Can you monitor resource consumption (CPU, RAM, Disk...) and go back and see what resources look like when this happens?

MathewLeung commented 4 years ago

I think you are right on the output of file-nr, as other healthy VMs (docker host is running on Linux 4.19.112+) all returning 0 on the second value.

Will install the necessary tools (lsof, procps, top etc) to help troubleshoot when this problem shows up again in the container, hope to reproduce issue quickly within days rather than weeks.

We do have headless crawling enabled (replaced phantomjs with puppeteer), and did not notice anything suspicious based on the log output. But since you suspect this could be file related, I will revisit and keep a closer eye in that area.

I will provide more details next time when this problem happens, without the correct tools I am not able to supply you more detailed info.
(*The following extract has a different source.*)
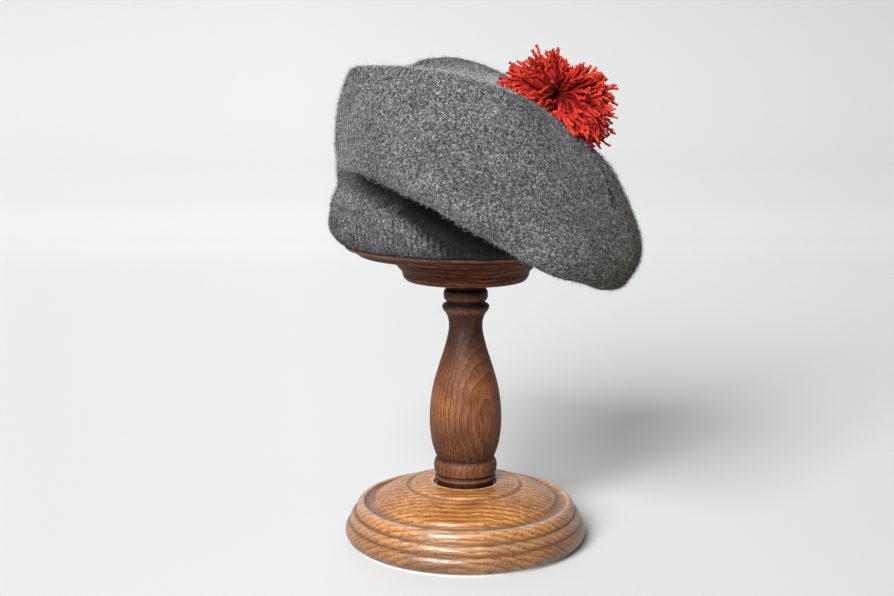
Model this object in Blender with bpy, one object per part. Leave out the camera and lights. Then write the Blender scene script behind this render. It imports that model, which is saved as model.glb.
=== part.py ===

Could you please leave this issue open, as it may take some time before the problem shows again. Thanks again for your help Pascal. And thanks for linking the other issue I raised against the committer.

MathewLeung commented 4 years ago

Unable to reproduce this, closing issue. Thank you for your time @essiembre

FYI: The only change that was made to troubleshoot this issue was the upgrade of Puppeteer from 5.0.0 to 5.2.1, and the nodejs runtime to support Puppeteer 5.2.1.